Es del género absurdo buscar inocencia y
buena fe en una piscina llena de tiburones. Como en el cuento, tras la
dentellada dirán: es mi naturaleza. Las grandes finanzas son el reino
del tiburoneo, y el depredador poco malicioso va a durar dos minutos.
Los escualos se dedican en primera instancia a devorar a los peces
pequeños y medianos, que por algo están en la cima de la cadena trófica,
pero si es menester no dudarán en emprenderla unos contra otros.

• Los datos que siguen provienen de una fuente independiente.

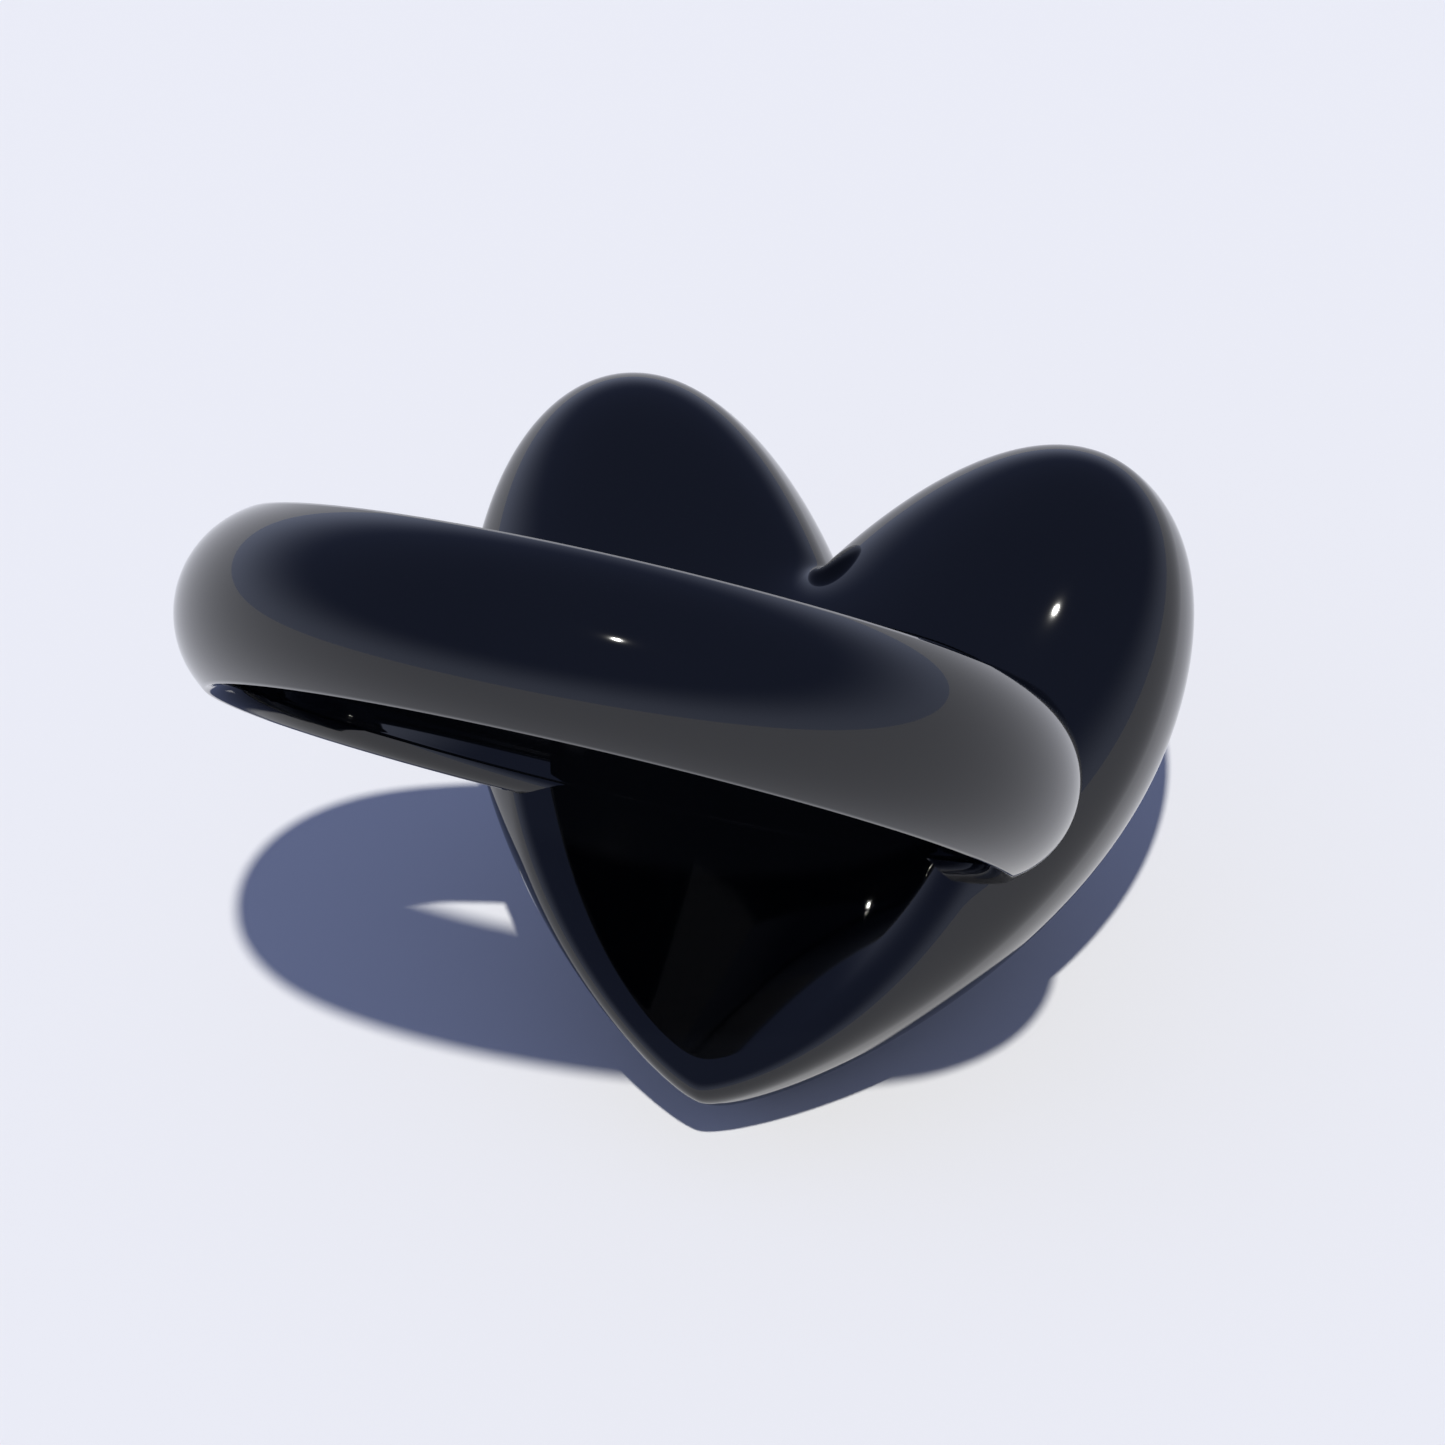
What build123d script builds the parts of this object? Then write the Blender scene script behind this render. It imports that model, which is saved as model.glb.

Pretender que estos simpáticos animales se autorregulen es aceptar que
los baños de sangre sean la norma. Y sin embargo, el sistema financiero
mundial daba por hecho que algunos tiburones buenos podían aconsejar
honestamente a los demás sobre las mejores y las peores inversiones. Su
nombre: agencias de calificación de riesgo. Contra una de ellas,
Standard & Poor's, ha presentado demanda el Gobierno de Estados
Unidos. Pretende que le causó pérdidas por más de 3.700 millones de
euros al dar la máxima calificación de solvencia a bonos basados en
hipotecas dudosas, las famosas subprime, cuya caída detonó el inicio de
la crisis que todavía nos atenaza.
Una vez más, el rastro
imprudente de la sinceridad expresada en correos electrónicos da cuenta
de intenciones ocultas. «Espero que ya seamos ricos y estemos retirados
cuando se caiga este castillo de naipes», escribió un empleado a otro,
en 2006. Otros mensajes dan a entender que para calificar un riesgo no
solo hay de fijarse en los datos objetivos, sino también en lo que el
mercado espera oír. Cuando, en realidad, las sensaciones del mercado son
en gran parte fruto de las calificaciones de las tres mayores agencias,
y tener o no tener la triple A se convirtió en la obsesión de los
tesoros nacionales, por cuanto influye directamente en el precio de la
deuda. Que tal dictadura haya continuado tras el fiasco de las suprime
solo se explica por la coincidencia de dos factores: los grandes
inversores necesitan a las agencias porque no disponen de tiempo ni
medios para analizar por sí mismos todas las emisiones del mercado, y
aun con sus fallos las tres grandes agencias no tienen una verdadera
alternativa. Que sean los propios gobiernos quienes promueven nuevas
calificadoras no merece ninguna credibilidad.
Tal vez la demanda
de Washington ponga un poco de miedo en el cuerpo de esos gigantes
demasiado acostumbrados a la impunidad. Al mismo tiempo, se estudia una
regulación más estricta que haga disminuir los riesgos: que una sociedad
asesore emisiones de deuda y las califique, y que sean los emisores
quienes paguen el trabajo de calificación es, cuando menos, chocante.